OH MY GLOB! I have been dealing with this so much recently, or at least it’s become painfully obvious how modest I’ve been recently for no good reason. I’m still all mouthy when it comes to discussing research and ideas and editing other people’s work at the lab, but I cannot talk myself up to save my life. It was most painfully obvious when I was sitting in on a meeting our lab section was having with a non-profit we’re helping out. Everyone was introducing themselves and what they do; when it got to me I said my name and basically a one-line sentence that trailed off into nothing… At a break, one of the guys in my lab came up to me and asked point blank “What the hell was that?”

I can definitely see it as partly a sexism thing: I am the only female in my lab section (ecology) and the only female and the only one under 40 in the meeting. Not that any of the guys are at all sexist or put me down in any way, but there’s something so ingrained about being the only woman in the room, being petite, being “cute”, being young, that is killing me to overcome. Written proposals and grants I actually do better at because I can write about my accomplishments and awesome research so much more easily than I will ever be able to talk about them.

I agree with what people have said so far, and I also think one way to tighten things up and make it seem less like bragging is to simply state what you have done or accomplished, without saying too much ‘this makes me amazing at ___’; people can draw their own conclusions about you if you state everything using positive vocabulary anyway, and it also leaves you more room to include more things (I write this from the perspective of applying for scholarships, where there is usually limited space).

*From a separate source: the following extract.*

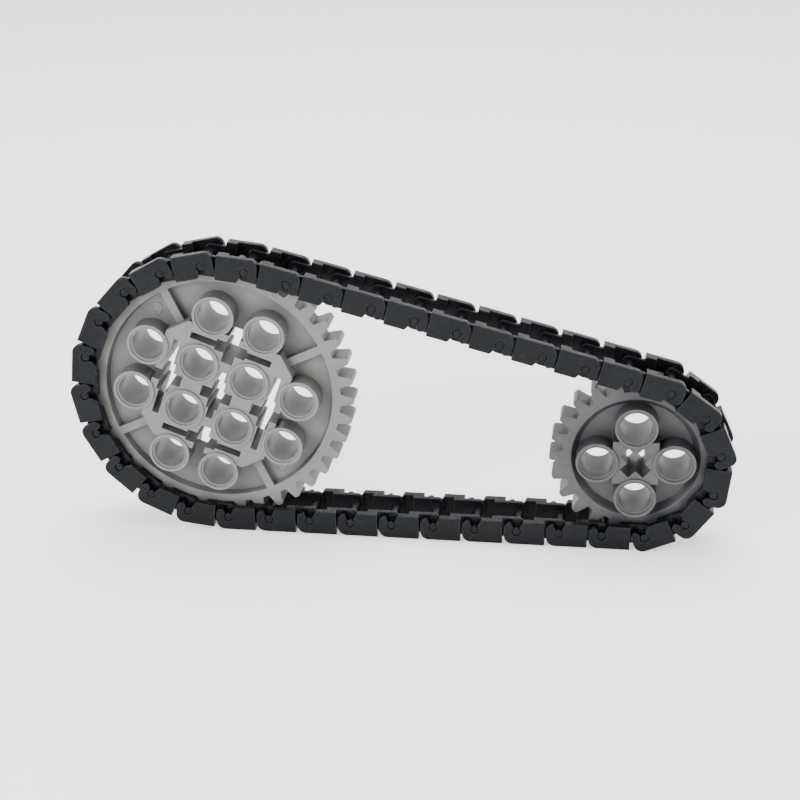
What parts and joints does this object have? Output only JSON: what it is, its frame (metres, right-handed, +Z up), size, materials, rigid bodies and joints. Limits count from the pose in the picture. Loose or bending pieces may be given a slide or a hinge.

Such good hints.  I think the most helpful thing for me is having my boss act not just as my boss but also as a mentor. He is great with constructive criticism (always constructive, never unnecessarily critical) and great with positive reinforcement. I’d really encourage people to find someone with a bit more experience who can be a sounding board for you and is a positive influence. You can take that positive base and run with it, making it so that you are the one who is growing and improving. While they might be there as a back stop, it’s all on you and you can do it!

This isn’t so much about being assertive for myself, but I try as much as possible to give credit where credit is due, and not to feel competitive with colleagues.  It makes me feel better to genuinely celebrate others’ accomplishments, and people are much quicker to talk about my accomplishments if the environment is one of collegiate congratulations.

I am a big proponent of suggestion #1, and have been on the other side of the table on that one on more than one occasion.  I’ve edited a few of my friends’ grant applications (and most of them got funding!) and have on more than on occasion said “This is not the time for modesty!  You can be modest all you want when you get the funding.”  (Interestingly, the people being modest were mostly men.)  Some more helpful things I’ve suggested include:

1.)  Take out all the waffling words. Phrase things assertively using the active tense and no maybes. (X did Y instead of X may lead to Y or X may be related to Y).  Hold back on the speculation — focus on what’s materialized so far.  This may not be helpful if nothing much has materialized yet.  In that case, speculate, but speculate with the active tense and confident adverbs, and keep the scope of speculation limited (ie, believable).  Terser is better, in this context.

2.)  Take out all the “very”s.  This generally tightens the proposal up and we often use too many of them anyways.

3.)  Get someone totally unrelated to your field (but preferably still a scientist) to have a gawk at it too, to make sure that the concepts are clear to non-experts.  I’ve edited everything from electrochemistry to dendrology proposals, and I assure you I know little about either of those subjects.  But the non-expert reader will ask what the lingo means, and make sure you’re not using too much of it.  Yes, science is jargon-y, but too much of it hinders clear, concise communication.

4.)  Make sure there is not a single extraneous word.  When in doubt, chop it — this is not the time for flowery prose or prosaic sentences about the role of electrochemistry in broader society.  Be ruthless with the red pen, and if you’re uncertain about it, hand it to someone who will be (like yours truly).

Er, that sort of drifted from the original question, but it’s what got me and several of my friends funding, so maybe it’s still useful?